The promise of automated alt text is huge. For e-commerce sites, it's a game-changer. Companies like Zalando have seen search relevance jump by 23% because they can now auto-tag thousands of products. But for accessibility, the stakes are higher.
There is a documented "semantic gap." A model might describe a person's clothing perfectly but miss the fact that they are using a white cane, which is the most critical piece of information for a visually impaired user. Even more concerning is the bias. Research shows CLIP can have nearly 30% lower accuracy on images from non-Western cultures. If the AI isn't trained on diverse data, it creates a new kind of digital divide.
We've seen real-world failures where AI described a stop sign as a "red circle." For a designer, that's a funny glitch. For someone relying on a screen reader to navigate a physical space via a digital map, that's a safety risk. This is why experts like Dr. Fei-Fei Li argue that these models aren't ready for mission-critical tasks without a human in the loop.
How to Implement Image-to-Text for Your Project
If you want to build this into your own app, you can't just run it on a basic laptop. You'll need serious compute power-think NVIDIA T4 GPUs or larger with at least 16GB of VRAM. If you're using AWS, you're looking at p3.2xlarge instances, which cost around $3.06 per hour.
Here is a practical workflow for a responsible rollout:
- Model Selection: Use BLIP-2 or the newer BLIP-3 for better captioning accuracy than basic CLIP.
- Prompt Engineering: Don't just ask for a "description." Be specific. Tell the AI: "Write a concise alt text description for a screen reader, focusing on the primary object and its function."
- The Human Guardrail: Implement a mandatory review step. An internal audit of 2,500 images showed that some systems still have a 37% error rate on images containing people of color.
- Compliance Check: Ensure your output follows WCAG 2.1 (Web Content Accessibility Guidelines). Alt text should be descriptive but not redundant.
The Future: Where are we Heading?
We are moving toward "Accessibility-First" AI. Salesforce's BLIP-3 was specifically trained on the A11yCaption dataset to fix the errors we see today. We are also seeing a shift toward hybrid workflows. Instead of the AI writing the final text, it provides a draft that a human editor approves in one click. This saves about 60-70% of the manual effort while keeping the accuracy at 99%.
By 2027, we expect fully automated systems to hit a 98% reliability threshold for non-critical uses.

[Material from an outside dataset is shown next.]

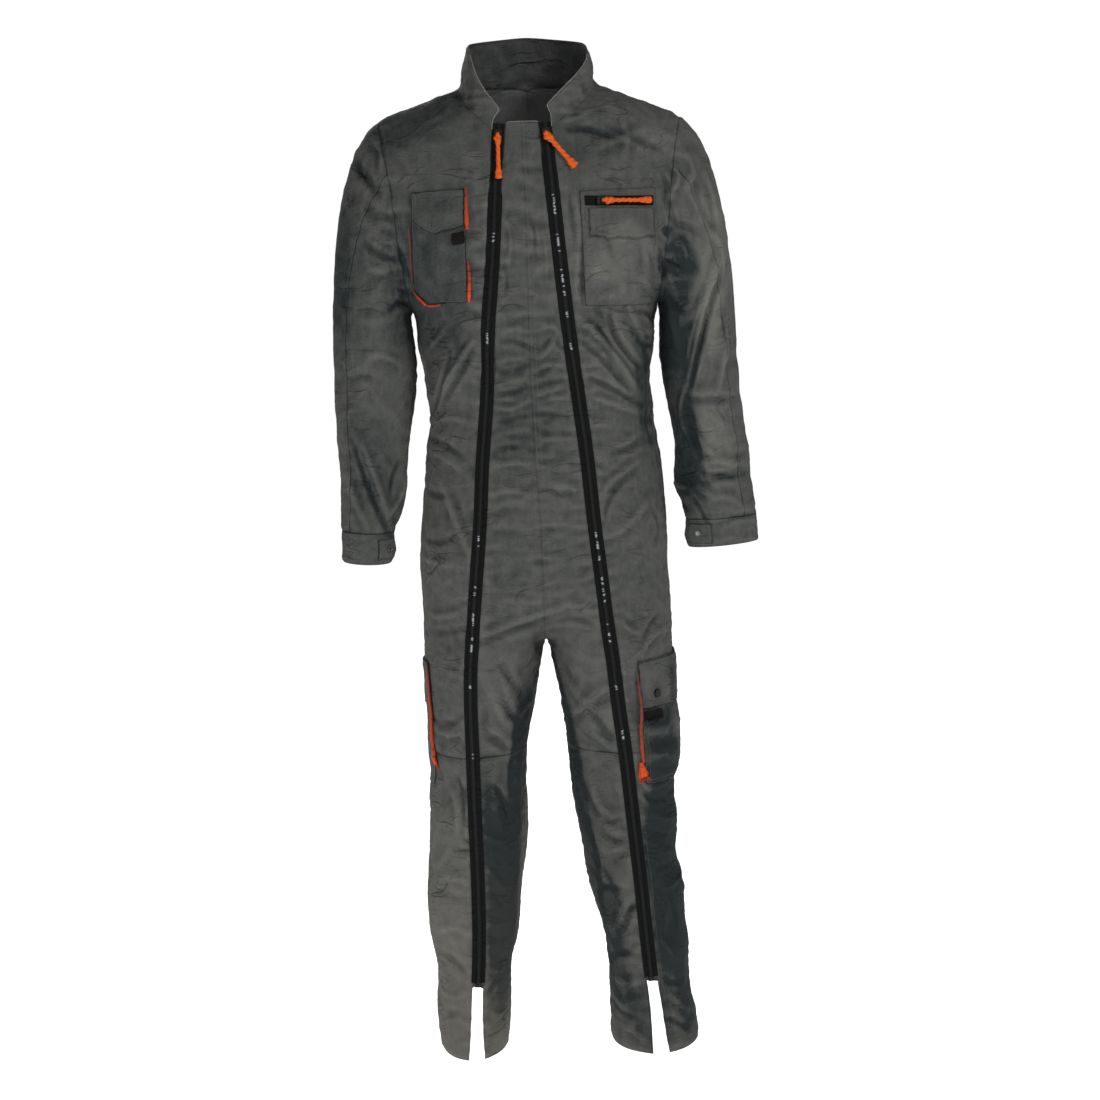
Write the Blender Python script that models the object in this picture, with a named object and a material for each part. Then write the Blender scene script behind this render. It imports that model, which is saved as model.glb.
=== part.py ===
"""Boiler suit: hollow, worn-out form of a work coverall with two full-length front zips.

Metres, +Z up. X runs to the wearer's left, the front faces -Y. The origin lies between the
shoulders, level with the side of the neck: the wearer's shoulders hold the suit up there.
Every cloth piece is a thin closed wall over a grid of points. The grids come from sections:
rings round the trunk and the legs, rows that rise from the armpit to the shoulder, and rings
down each sleeve. What lies on a panel is cut out of that panel's own facets and moved outward.
"""
import bisect
import math

import bmesh
import bpy
from mathutils import Matrix, Vector
from mathutils.bvhtree import BVHTree

# ---------------------------------------------------------------- driving dimensions (metres)
CLOTH = 0.0020          # wall of one layer of twill with its seam allowances
COLLAR_CLOTH = 0.0028   # stand collar: two layers and an interlining
PATCH_CLOTH = 0.0018    # pockets and flaps
PIPING_CLOTH = 0.0030   # rolled edge of the coloured piping
TAG_CLOTH = 0.0012
SEAM = 0.0003           # space between neighbouring pieces
LIFT = 0.0004           # space under a piece that lies on a panel
MITRE_LIMIT = 0.5       # least cosine for which a sharp seam is mitred in full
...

But until then, the rule of thumb is: if the information is safety-critical, a human must see it first.
Can I fully automate my website's alt text with AI?
You can, but you shouldn't-at least not without a review process. While AI is great for bulk tagging, it still struggles with complex contexts and diverse demographics. For non-critical images, it's fine, but for product details or safety information, human oversight is essential to avoid misinformation.
What is the best model for image-to-text currently?
It depends on your goal. If you need to match images to existing labels, CLIP is the industry standard. If you need to generate descriptive captions from scratch, BLIP-2 or the newer BLIP-3 are superior because they are designed specifically for vision-language generation.
Does image-to-text AI help with SEO?
Yes, significantly. Search engines use alt text to understand what an image is about. By using AI to generate descriptive, keyword-rich alt text, you improve your image indexing and accessibility, both of which are positive signals for search rankings.
Why does AI struggle with counting objects in images?
Most multimodal models see the image as a whole (a global embedding) rather than counting individual items. Research shows accuracy often drops to 45% once an image contains more than five of the same object, as the model "guesses" the quantity based on the general scene rather than actually counting.
Is AI-generated alt text legal under the EU AI Act?
Under the provisional EU AI Act, AI systems used for accessibility may be classified as "high-risk." This means they may require stricter conformity assessments and transparency logs to ensure they aren't discriminating against users or providing dangerous misinformation.